Anyway, at 9am we dared to venture down the rocky hill. Our bus driver was from our second stop and had experience, thankfully. This drive turned out way longer than expected, though. You can’t cross the mountains, of course, you have to go down and back up, and in our case take a seemingly random left turn onto another hour long rock road. But I cannot stress this enough, we ended up in literally the most beautiful place I have ever seen. Possibly the most beautiful on Earth. It was sunny this time, and just imagine following a river through golden green fields among mountains that shoot up as high as the Rockies, watching wild horses gallop and sheep graze, and of course cows.
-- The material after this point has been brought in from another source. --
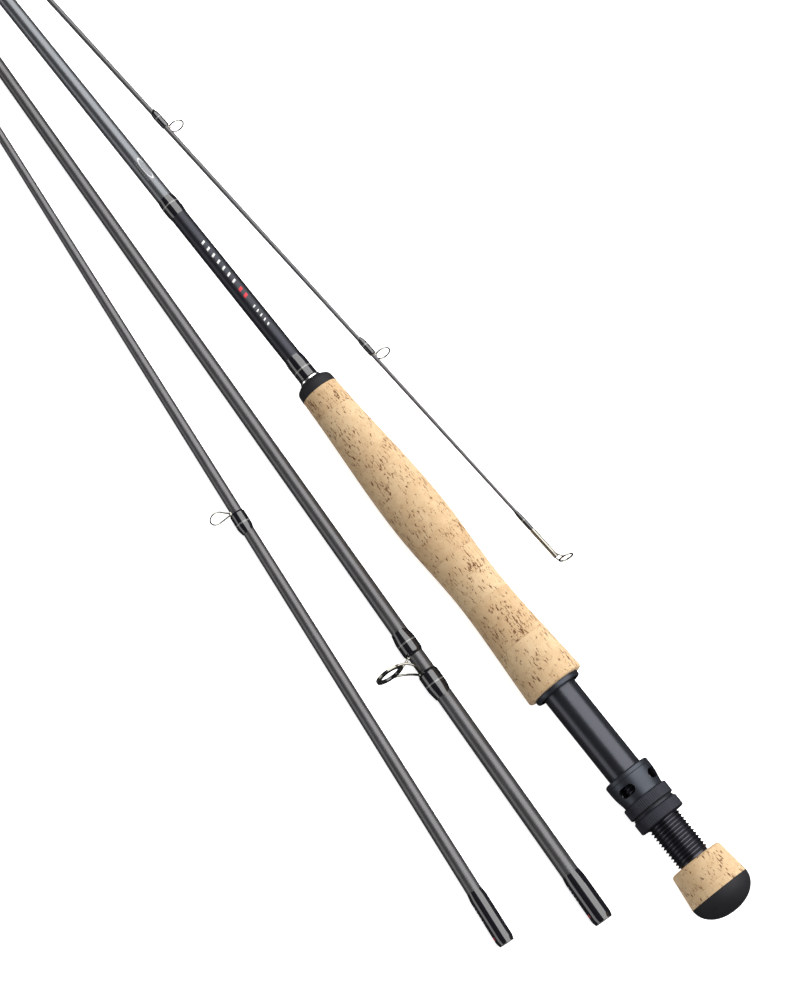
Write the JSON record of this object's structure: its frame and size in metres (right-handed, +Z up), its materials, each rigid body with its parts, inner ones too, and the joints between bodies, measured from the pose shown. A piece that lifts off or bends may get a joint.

You come around a bend where the valley opens up to the right and the sun is breaking through the clouds, with rays flowing down the mountains in front of you. There are orange and deep red mineral deposits, with running water that tastes more pure than the mineral water you can buy at the store. A little ways further some ruins personify the landscape among some houses that are still used. A castle in the distance marks the town of Abano. At the ruins we stopped and just enjoyed the fields and the views for a long while, in the moment. Would we ever see this place again?
As life would have it, the day was coming to an end, so we got back in the bus. It was probably another bumpy hour and a half before we got to our guesthouse (with wifi and indoor toilets) in Stepantsminda, 10 minutes from the Russian border on the Georgian Military Highway, the only major road between urban Georgia and Russia. The following day involved two hikes, each also uniquely breathtaking. The first was an hour (in rock road terms) passed the town of Sno, just south of our house, and was a steep hike over grass hills and fields. At the turnaround point some of us tried to climb over hills that were larger than they looked, and I for one ended up alone, in a field, overlooking mountains all around me. Amazing. We also met some travelers from Dubai on the way back; it’s amazing how much you can get to know people who are also traveling when you’re not at home, their stories are the greatest.
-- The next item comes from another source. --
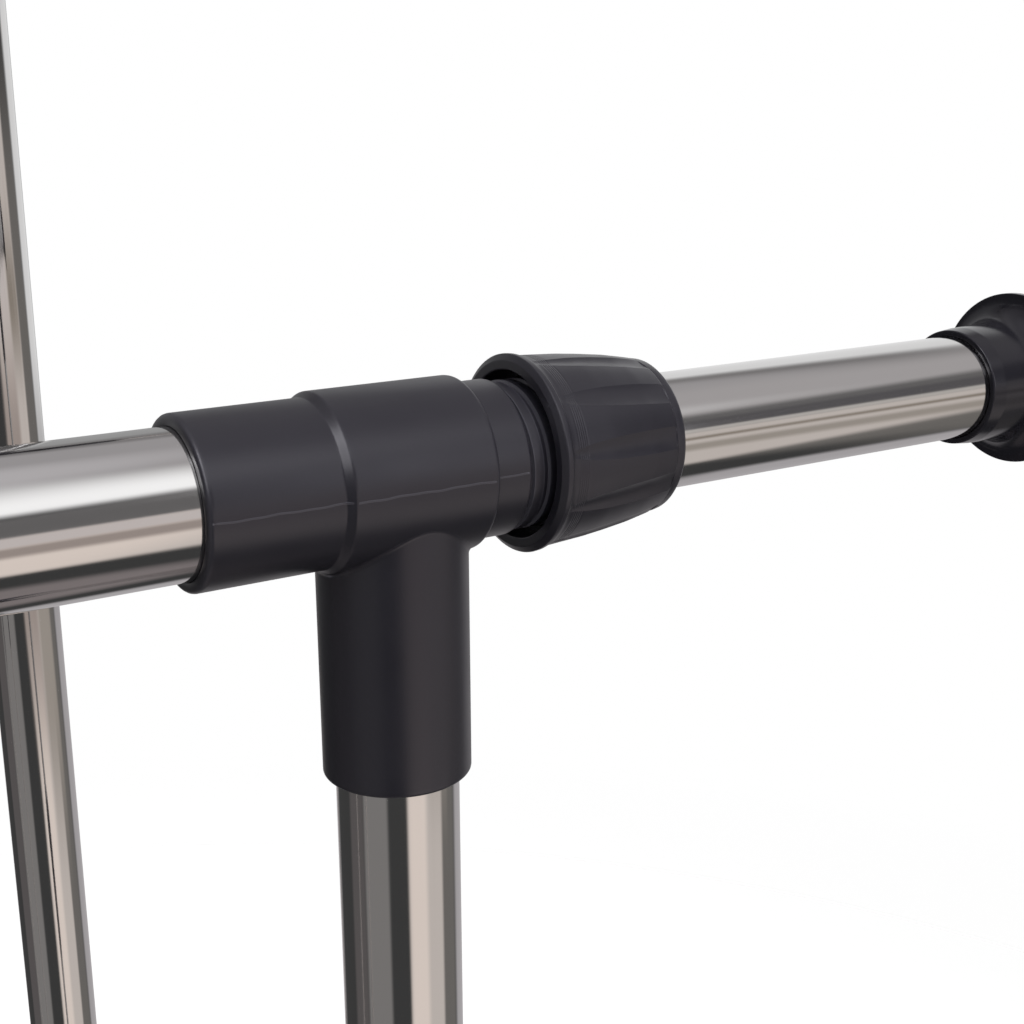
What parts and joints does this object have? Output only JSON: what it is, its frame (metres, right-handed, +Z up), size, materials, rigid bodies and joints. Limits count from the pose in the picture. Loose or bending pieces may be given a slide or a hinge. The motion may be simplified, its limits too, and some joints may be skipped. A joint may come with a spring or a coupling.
{
  "type": "rolling clothes rack",
  "caption": "Rolling garment rack: paired polished steel rails on telescopic posts, twist-lock nuts, pull-out rail ends with flared stops, moulded feet and swivel casters.",
  "frame": {"origin": "middle of the footprint, on the floor under the wheels", "axes": "+X along the rails to the right-hand end, +Y from the lower front rail to the higher back rail, +Z up"},
  "size_m": [1.135, 0.44, 1.471],
  "materials": {
    "steel": "polished stainless steel",
    "black_plastic": "satin moulded polypropylene",
    "nylon": "natural nylon",
    "wheel_rubber": "matt caster tread"
  },
  "bodies": {
    "base": {"left_foot": "black_plastic", "right_foot": "black_plastic", "front_lower_bar": "steel", "back_lower_bar": "steel", "front_left_lower_post": "steel", "front_left_post_reducer": "black_plastic", "front_right_lower_post": "steel", "front_right_post_reducer": "black_plastic", "back_left_lower_post": "steel", "back_left_post_reducer": "black_plastic", "back_right_lower_post": "steel", "back_right_post_reducer": "black_plastic"},
    "front_carriage": {"front_rail": "steel", "front_left_tee": "black_plastic", "front_left_upper_post": "steel", "front_right_tee": "black_plastic", "front_right_upper_post": "steel"},
    "back_carriage": {"back_rail": "steel", "back_left_tee": "black_plastic", "back_left_upper_post": "steel", "back_right_tee": "black_plastic", "back_right_upper_post": "steel"},
    "front_left_slider": {"front_left_extension": "steel", "front_left_glide": "nylon", "front_left_end_stop": "black_plastic"},
    "front_left_rail_clamp": {"front_left_rail_collet": "nylon"},
    "front_left_rail_twist": {"front_left_rail_nut": "black_plastic"},
    "front_left_post_clamp": {"front_left_post_collet": "nylon"},
    "front_left_post_twist": {"front_left_post_nut": "black_plastic"},
    "front_left_caster": {"front_left_caster_fork": "black_plastic"},
    "front_left_wheel": {"front_left_caster_wheel": "wheel_rubber"},
    "front_left_brake": {"front_left_brake_lever": "black_plastic"},
    "front_right_slider": {"front_right_extension": "steel", "front_right_glide": "nylon", "front_right_end_stop": "black_plastic"},
    "front_right_rail_clamp": {"front_right_rail_collet": "nylon"},
    "front_right_rail_twist": {"front_right_rail_nut": "black_plastic"},
    "front_right_post_clamp": {"front_right_post_collet": "nylon"},
    "front_right_post_twist": {"front_right_post_nut": "black_plastic"},
    "front_right_caster": {"front_right_caster_fork": "black_plastic"},
    "front_right_wheel": {"front_right_caster_wheel": "wheel_rubber"},
    "front_right_brake": {"front_right_brake_lever": "black_plastic"},
    "back_left_slider": {"back_left_extension": "steel", "back_left_glide": "nylon", "back_left_end_stop": "black_plastic"},
    "back_left_rail_clamp": {"back_left_rail_collet": "nylon"},
    "back_left_rail_twist": {"back_left_rail_nut": "black_plastic"},
    "back_left_post_clamp": {"back_left_post_collet": "nylon"},
    "back_left_post_twist": {"back_left_post_nut": "black_plastic"},
    "back_left_caster": {"back_left_caster_fork": "black_plastic"},
    "back_left_wheel": {"back_left_caster_wheel": "wheel_rubber"},
    "back_right_slider": {"back_right_extension": "steel", "back_right_glide": "nylon", "back_right_end_stop": "black_plastic"},
    "back_right_rail_clamp": {"back_right_rail_collet": "nylon"},
    "back_right_rail_twist": {"back_right_rail_nut": "black_plastic"},
    "back_right_post_clamp": {"back_right_post_collet": "nylon"},
    "back_right_post_twist": {"back_right_post_nut": "black_plastic"},
    "back_right_caster": {"back_right_caster_fork": "black_plastic"},
    "back_right_wheel": {"back_right_caster_wheel": "wheel_rubber"}
  },
  "joints": [
    {"name": "front_height", "type": "slide", "parent": "base", "child": "front_carriage", "axis": [0, 0, 1], "range_m": [-0.24, 0.35]},
    {"name": "back_height", "type": "slide", "parent": "base", "child": "back_carriage", "axis": [0, 0, 1], "range_m": [-0.49, 0.1]},
    {"name": "front_left_extend", "type": "slide", "parent": "front_carriage", "child": "front_left_slider", "axis": [-1, 0, 0], "range_m": [-0.09, 0.19]},
    {"name": "front_left_rail_clamp_travel", "type": "slide", "parent": "front_carriage", "child": "front_left_rail_clamp", "axis": [1, 0, 0], "range_m": [0, 0.003]},
    {"name": "front_left_rail_nut_turn", "type": "hinge", "parent": "front_left_rail_clamp", "child": "front_left_rail_twist", "pos_m": [-0.431, -0.145, 1.2], "axis": [1, 0, 0], "range_deg": [0, 360]},
    {"name": "front_left_post_clamp_travel", "type": "slide", "parent": "base", "child": "front_left_post_clamp", "axis": [0, 0, -1], "range_m": [0, 0.003]},
    {"name": "front_left_post_nut_turn", "type": "hinge", "parent": "front_left_post_clamp", "child": "front_left_post_twist", "pos_m": [-0.3875, -0.145, 0.875], "axis": [0, 0, -1], "range_deg": [0, 360]},
    {"name": "front_left_caster_swivel", "type": "hinge", "parent": "base", "child": "front_left_caster", "pos_m": [-0.3875, -0.19, 0.064], "axis": [0, 0, 1], "continuous": true},
    {"name": "front_left_wheel_roll", "type": "hinge", "parent": "front_left_caster", "child": "front_left_wheel", "pos_m": [-0.4045, -0.19, 0.025], "axis": [0, 1, 0], "continuous": true},
    {"name": "front_left_brake_press", "type": "hinge", "parent": "front_left_caster", "child": "front_left_brake", "pos_m": [-0.4215, -0.19, 0.053], "axis": [0, -1, 0], "range_deg": [0, 15]},
    {"name": "front_right_extend", "type": "slide", "parent": "front_carriage", "child": "front_right_slider", "axis": [1, 0, 0], "range_m": [-0.09, 0.19]},
    {"name": "front_right_rail_clamp_travel", "type": "slide", "parent": "front_carriage", "child": "front_right_rail_clamp", "axis": [-1, 0, 0], "range_m": [0, 0.003]},
    {"name": "front_right_rail_nut_turn", "type": "hinge", "parent": "front_right_rail_clamp", "child": "front_right_rail_twist", "pos_m": [0.431, -0.145, 1.2], "axis": [-1, 0, 0], "range_deg": [0, 360]},
    {"name": "front_right_post_clamp_travel", "type": "slide", "parent": "base", "child": "front_right_post_clamp", "axis": [0, 0, -1], "range_m": [0, 0.003]},
    {"name": "front_right_post_nut_turn", "type": "hinge", "parent": "front_right_post_clamp", "child": "front_right_post_twist", "pos_m": [0.3875, -0.145, 0.875], "axis": [0, 0, -1], "range_deg": [0, 360]},
    {"name": "front_right_caster_swivel", "type": "hinge", "parent": "base", "child": "front_right_caster", "pos_m": [0.3875, -0.19, 0.064], "axis": [0, 0, 1], "continuous": true},
    {"name": "front_right_wheel_roll", "type": "hinge", "parent": "front_right_caster", "child": "front_right_wheel", "pos_m": [0.3705, -0.19, 0.025], "axis": [0, 1, 0], "continuous": true},
    {"name": "front_right_brake_press", "type": "hinge", "parent": "front_right_caster", "child": "front_right_brake", "pos_m": [0.3535, -0.19, 0.053], "axis": [0, -1, 0], "range_deg": [0, 15]},
    {"name": "back_left_extend", "type": "slide", "parent": "back_carriage", "child": "back_left_slider", "axis": [-1, 0, 0], "range_m": [-0.09, 0.19]},
    {"name": "back_left_rail_clamp_travel", "type": "slide", "parent": "back_carriage", "child": "back_left_rail_clamp", "axis": [1, 0, 0], "range_m": [0, 0.003]},
    {"name": "back_left_rail_nut_turn", "type": "hinge", "parent": "back_left_rail_clamp", "child": "back_left_rail_twist", "pos_m": [-0.431, 0.145, 1.45], "axis": [1, 0, 0], "range_deg": [0, 360]},
    {"name": "back_left_post_clamp_travel", "type": "slide", "parent": "base", "child": "back_left_post_clamp", "axis": [0, 0, -1], "range_m": [0, 0.003]},
    {"name": "back_left_post_nut_turn", "type": "hinge", "parent": "back_left_post_clamp", "child": "back_left_post_twist", "pos_m": [-0.3875, 0.145, 0.875], "axis": [0, 0, -1], "range_deg": [0, 360]},
    {"name": "back_left_caster_swivel", "type": "hinge", "parent": "base", "child": "back_left_caster", "pos_m": [-0.3875, 0.19, 0.064], "axis": [0, 0, 1], "continuous": true},
    {"name": "back_left_wheel_roll", "type": "hinge", "parent": "back_left_caster", "child": "back_left_wheel", "pos_m": [-0.4045, 0.19, 0.025], "axis": [0, 1, 0], "continuous": true},
    {"name": "back_right_extend", "type": "slide", "parent": "back_carriage", "child": "back_right_slider", "axis": [1, 0, 0], "range_m": [-0.09, 0.19]},
    {"name": "back_right_rail_clamp_travel", "type": "slide", "parent": "back_carriage", "child": "back_right_rail_clamp", "axis": [-1, 0, 0], "range_m": [0, 0.003]},
    {"name": "back_right_rail_nut_turn", "type": "hinge", "parent": "back_right_rail_clamp", "child": "back_right_rail_twist", "pos_m": [0.431, 0.145, 1.45], "axis": [-1, 0, 0], "range_deg": [0, 360]},
    {"name": "back_right_post_clamp_travel", "type": "slide", "parent": "base", "child": "back_right_post_clamp", "axis": [0, 0, -1], "range_m": [0, 0.003]},
    {"name": "back_right_post_nut_turn", "type": "hinge", "parent": "back_right_post_clamp", "child": "back_right_post_twist", "pos_m": [0.3875, 0.145, 0.875], "axis": [0, 0, -1], "range_deg": [0, 360]},
    {"name": "back_right_caster_swivel", "type": "hinge", "parent": "base", "child": "back_right_caster", "pos_m": [0.3875, 0.19, 0.064], "axis": [0, 0, 1], "continuous": true},
    {"name": "back_right_wheel_roll", "type": "hinge", "parent": "back_right_caster", "child": "back_right_wheel", "pos_m": [0.3705, 0.19, 0.025], "axis": [0, 1, 0], "continuous": true}
  ],
  "couplings": [
    {"joint": "front_left_rail_clamp_travel", "follows": "front_left_rail_nut_turn", "m_per_rad": 0.00047746},
    {"joint": "front_left_post_clamp_travel", "follows": "front_left_post_nut_turn", "m_per_rad": 0.00047746},
    {"joint": "front_right_rail_clamp_travel", "follows": "front_right_rail_nut_turn", "m_per_rad": 0.00047746},
    {"joint": "front_right_post_clamp_travel", "follows": "front_right_post_nut_turn", "m_per_rad": 0.00047746},
    {"joint": "back_left_rail_clamp_travel", "follows": "back_left_rail_nut_turn", "m_per_rad": 0.00047746},
    {"joint": "back_left_post_clamp_travel", "follows": "back_left_post_nut_turn", "m_per_rad": 0.00047746},
    {"joint": "back_right_rail_clamp_travel", "follows": "back_right_rail_nut_turn", "m_per_rad": 0.00047746},
    {"joint": "back_right_post_clamp_travel", "follows": "back_right_post_nut_turn", "m_per_rad": 0.00047746}
  ]
}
The second hike was to a waterfall, through a thin valley that was its own climate with vegetation (like ferns) that is nowhere else around. I felt like I was in the Olympic rainforest, but with more of a mystical feel. Then just because, we drove to the Russian border, if only to mock Palin with her famous words, then headed back to Tbilisi. On the way the paradise didn’t end; we stopped at the ironic and deteriorating Russian Georgian Friendship Monument, but I was more impressed with how the sun rays were shining over the valley far below us; easily a desktop background, or the end of a happy movie. But real life.
We’ve had a day back in Tbilisi and two lectures, one from representatives at the Georgian Foundation for Strategy and International Studies, but that’ll be a later post when we’ve done more academic work and gotten more experience in urban Georgia. Rural northern Georgia, or rather Sakartvelo as it’s called in Georgian, is something I’ll never, ever forget.